┏━━

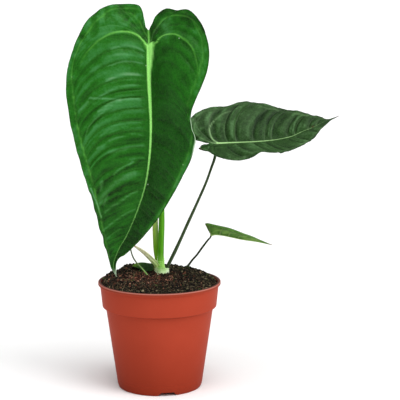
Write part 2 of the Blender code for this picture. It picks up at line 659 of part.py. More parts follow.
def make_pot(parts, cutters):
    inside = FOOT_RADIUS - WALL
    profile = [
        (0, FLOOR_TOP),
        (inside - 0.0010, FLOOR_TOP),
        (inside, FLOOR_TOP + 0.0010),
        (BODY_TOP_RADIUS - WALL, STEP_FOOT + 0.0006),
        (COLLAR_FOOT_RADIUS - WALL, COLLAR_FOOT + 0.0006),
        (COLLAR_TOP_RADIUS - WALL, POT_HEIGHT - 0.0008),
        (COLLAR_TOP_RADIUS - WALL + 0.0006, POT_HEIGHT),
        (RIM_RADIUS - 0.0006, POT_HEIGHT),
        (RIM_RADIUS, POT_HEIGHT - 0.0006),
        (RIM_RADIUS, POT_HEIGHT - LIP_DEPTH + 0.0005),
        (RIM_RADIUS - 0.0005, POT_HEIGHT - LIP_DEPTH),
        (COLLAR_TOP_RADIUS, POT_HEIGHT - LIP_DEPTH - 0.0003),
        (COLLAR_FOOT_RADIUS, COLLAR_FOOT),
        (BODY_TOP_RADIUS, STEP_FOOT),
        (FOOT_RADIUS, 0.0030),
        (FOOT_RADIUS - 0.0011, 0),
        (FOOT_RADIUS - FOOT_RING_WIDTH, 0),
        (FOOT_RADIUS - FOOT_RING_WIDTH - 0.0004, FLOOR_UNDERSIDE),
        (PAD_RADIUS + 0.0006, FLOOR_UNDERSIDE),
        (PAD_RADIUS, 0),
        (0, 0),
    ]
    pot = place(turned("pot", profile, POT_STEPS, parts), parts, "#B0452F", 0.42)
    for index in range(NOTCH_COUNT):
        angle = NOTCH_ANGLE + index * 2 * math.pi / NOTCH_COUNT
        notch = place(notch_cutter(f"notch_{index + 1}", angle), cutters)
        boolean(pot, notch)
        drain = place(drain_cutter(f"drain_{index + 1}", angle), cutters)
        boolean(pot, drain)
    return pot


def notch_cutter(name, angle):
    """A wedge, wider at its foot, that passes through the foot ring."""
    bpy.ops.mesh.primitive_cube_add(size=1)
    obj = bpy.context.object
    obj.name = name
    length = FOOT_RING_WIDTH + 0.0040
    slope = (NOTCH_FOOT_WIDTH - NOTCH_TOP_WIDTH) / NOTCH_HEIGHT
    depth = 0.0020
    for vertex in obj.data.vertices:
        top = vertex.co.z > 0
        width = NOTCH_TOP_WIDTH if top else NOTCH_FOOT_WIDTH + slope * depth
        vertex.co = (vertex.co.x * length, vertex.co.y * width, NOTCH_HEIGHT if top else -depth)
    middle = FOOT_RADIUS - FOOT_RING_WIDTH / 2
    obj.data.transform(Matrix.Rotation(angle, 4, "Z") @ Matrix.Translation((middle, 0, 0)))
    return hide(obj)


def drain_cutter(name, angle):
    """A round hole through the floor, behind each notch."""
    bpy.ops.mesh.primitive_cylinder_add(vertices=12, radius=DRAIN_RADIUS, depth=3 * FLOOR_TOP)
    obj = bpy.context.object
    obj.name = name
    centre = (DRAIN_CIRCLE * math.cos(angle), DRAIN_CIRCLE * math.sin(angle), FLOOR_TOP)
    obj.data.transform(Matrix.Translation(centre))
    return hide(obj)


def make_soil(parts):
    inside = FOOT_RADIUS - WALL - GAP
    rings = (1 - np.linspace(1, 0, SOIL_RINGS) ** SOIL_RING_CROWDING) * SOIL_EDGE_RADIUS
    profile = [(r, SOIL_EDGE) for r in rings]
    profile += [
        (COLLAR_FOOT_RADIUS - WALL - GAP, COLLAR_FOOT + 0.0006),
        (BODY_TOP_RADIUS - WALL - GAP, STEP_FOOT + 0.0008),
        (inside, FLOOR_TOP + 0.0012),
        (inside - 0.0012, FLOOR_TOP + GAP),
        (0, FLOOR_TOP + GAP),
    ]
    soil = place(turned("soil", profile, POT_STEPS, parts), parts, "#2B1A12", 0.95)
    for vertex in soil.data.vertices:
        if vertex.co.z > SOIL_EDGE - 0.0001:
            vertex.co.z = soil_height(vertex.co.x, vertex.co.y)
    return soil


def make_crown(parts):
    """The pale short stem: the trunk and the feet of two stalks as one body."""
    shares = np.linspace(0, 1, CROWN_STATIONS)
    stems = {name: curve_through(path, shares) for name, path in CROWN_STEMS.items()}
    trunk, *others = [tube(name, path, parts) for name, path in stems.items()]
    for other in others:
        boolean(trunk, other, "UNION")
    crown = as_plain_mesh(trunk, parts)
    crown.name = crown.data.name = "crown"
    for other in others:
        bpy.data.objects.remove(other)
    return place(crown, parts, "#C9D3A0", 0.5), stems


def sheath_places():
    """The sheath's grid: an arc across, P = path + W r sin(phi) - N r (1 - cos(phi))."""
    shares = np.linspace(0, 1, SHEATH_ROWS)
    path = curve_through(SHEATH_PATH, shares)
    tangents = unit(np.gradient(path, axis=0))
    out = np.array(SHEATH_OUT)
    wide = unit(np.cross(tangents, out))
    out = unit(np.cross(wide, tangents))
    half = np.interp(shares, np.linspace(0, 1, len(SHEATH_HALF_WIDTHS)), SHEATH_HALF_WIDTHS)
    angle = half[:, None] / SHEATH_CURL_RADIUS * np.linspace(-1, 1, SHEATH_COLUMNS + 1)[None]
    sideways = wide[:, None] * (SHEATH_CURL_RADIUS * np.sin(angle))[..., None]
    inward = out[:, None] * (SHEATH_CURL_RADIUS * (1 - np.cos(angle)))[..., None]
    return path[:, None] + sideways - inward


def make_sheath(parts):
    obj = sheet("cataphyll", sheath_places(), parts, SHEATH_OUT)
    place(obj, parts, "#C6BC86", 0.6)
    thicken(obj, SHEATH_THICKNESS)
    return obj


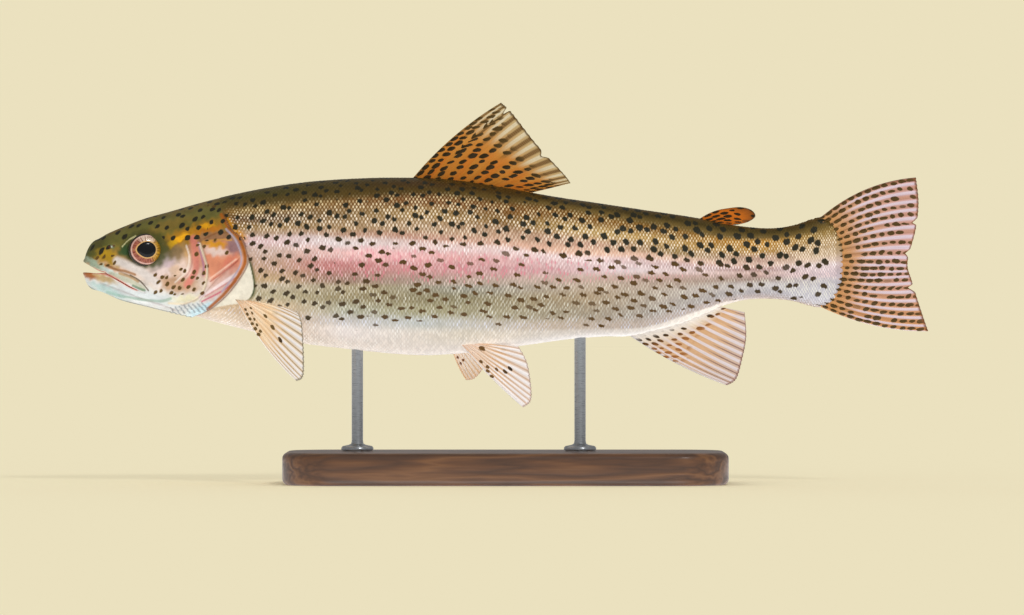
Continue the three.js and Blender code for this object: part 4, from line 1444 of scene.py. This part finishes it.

┗━━

EXERCISE PROMPT:
Look above for lines with the word "Blender" and copy them all.

SOLUTION FOR THIS EXERCISE:
Write part 2 of the Blender code for this picture. It picks up at line 659 of part.py. More parts follow.
Continue the three.js and Blender code for this object: part 4, from line 1444 of scene.py. This part finishes it.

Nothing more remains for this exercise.